PROBLEM TO WORK ON:
Print the entire listing. Each line must match the original exactly.

DATA SECTION:

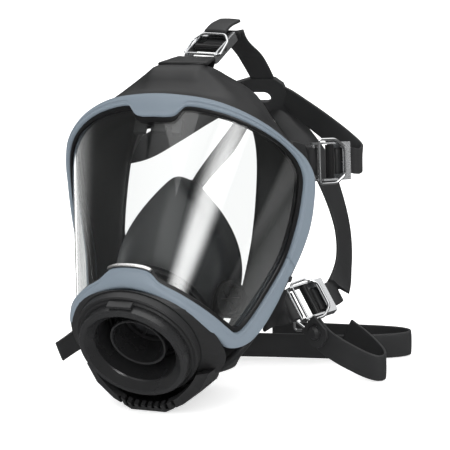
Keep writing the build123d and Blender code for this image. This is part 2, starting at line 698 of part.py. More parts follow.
for group, keys in (("top", ["top"]), ("temples", ["temple_left", "temple_right"]), ("cheeks", ["cheek_left", "cheek_right"])):
    with BuildPart() as placed:
        with Locations(*[buckle_planes[key].location for key in keys]):
            add(buckle_frame.part)
    save(placed, "buckle_frame_" + group)
for key in buckle_planes:
    with BuildPart() as placed:
        with Locations(buckle_planes[key].location):
            add(buckle_roller.part)
    save(placed, "buckle_roller_" + key)
    with BuildPart() as placed:
        with Locations(buckle_planes[key].location):
            add(buckle_loop.part)
    save(placed, "buckle_loop_" + key)


# ---- straps ------------------------------------------------------------------
def ribbon_rings(rows, width, thick):
    """Four-cornered rings along a strap; rows hold a centre and a width direction."""
    pts = [Vector(*r[:3]) for r in rows]
    rings = []
    for i, r in enumerate(rows):
        t = (pts[min(i + 1, len(pts) - 1)] - pts[max(i - 1, 0)]).normalized()
        w = Vector(*r[3:6])
        w = (w - t * w.dot(t)).normalized()
        n = t.cross(w)
        half = (r[6] if len(r) > 6 else width) / 2
        c = at(*r[:3])
        rings.append([c + w * half + n * (thick / 2), c - w * half + n * (thick / 2),
                      c - w * half - n * (thick / 2), c + w * half - n * (thick / 2)])
    return rings


def from_buckle(key, x, y=0.0, z=0.2):
    p = buckle_planes[key].from_local_coords((x, y, z))
    return (p.X - datum_x, p.Y - datum_y, p.Z - datum_z)


def across_buckle(key):
    v = buckle_planes[key].y_dir
    return (v.X, v.Y, v.Z)


plate_c, plate_b = (14.0, 104.0, 80.0), (0.0, -0.55, 0.835)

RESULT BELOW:
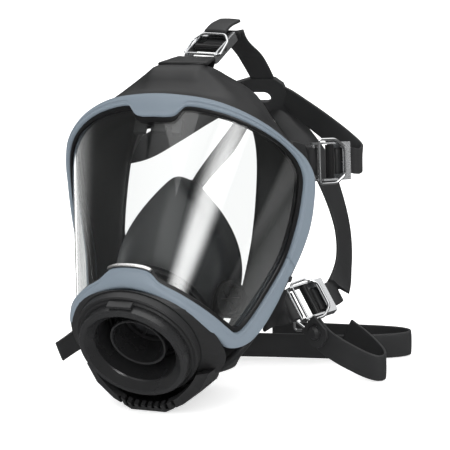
Keep writing the build123d and Blender code for this image. This is part 2, starting at line 698 of part.py. More parts follow.
for group, keys in (("top", ["top"]), ("temples", ["temple_left", "temple_right"]), ("cheeks", ["cheek_left", "cheek_right"])):
    with BuildPart() as placed:
        with Locations(*[buckle_planes[key].location for key in keys]):
            add(buckle_frame.part)
    save(placed, "buckle_frame_" + group)
for key in buckle_planes:
    with BuildPart() as placed:
        with Locations(buckle_planes[key].location):
            add(buckle_roller.part)
    save(placed, "buckle_roller_" + key)
    with BuildPart() as placed:
        with Locations(buckle_planes[key].location):
            add(buckle_loop.part)
    save(placed, "buckle_loop_" + key)


# ---- straps ------------------------------------------------------------------
def ribbon_rings(rows, width, thick):
    """Four-cornered rings along a strap; rows hold a centre and a width direction."""
    pts = [Vector(*r[:3]) for r in rows]
    rings = []
    for i, r in enumerate(rows):
        t = (pts[min(i + 1, len(pts) - 1)] - pts[max(i - 1, 0)]).normalized()
        w = Vector(*r[3:6])
        w = (w - t * w.dot(t)).normalized()
        n = t.cross(w)
        half = (r[6] if len(r) > 6 else width) / 2
        c = at(*r[:3])
        rings.append([c + w * half + n * (thick / 2), c - w * half + n * (thick / 2),
                      c - w * half - n * (thick / 2), c + w * half - n * (thick / 2)])
    return rings


def from_buckle(key, x, y=0.0, z=0.2):
    p = buckle_planes[key].from_local_coords((x, y, z))
    return (p.X - datum_x, p.Y - datum_y, p.Z - datum_z)


def across_buckle(key):
    v = buckle_planes[key].y_dir
    return (v.X, v.Y, v.Z)


plate_c, plate_b = (14.0, 104.0, 80.0), (0.0, -0.55, 0.835)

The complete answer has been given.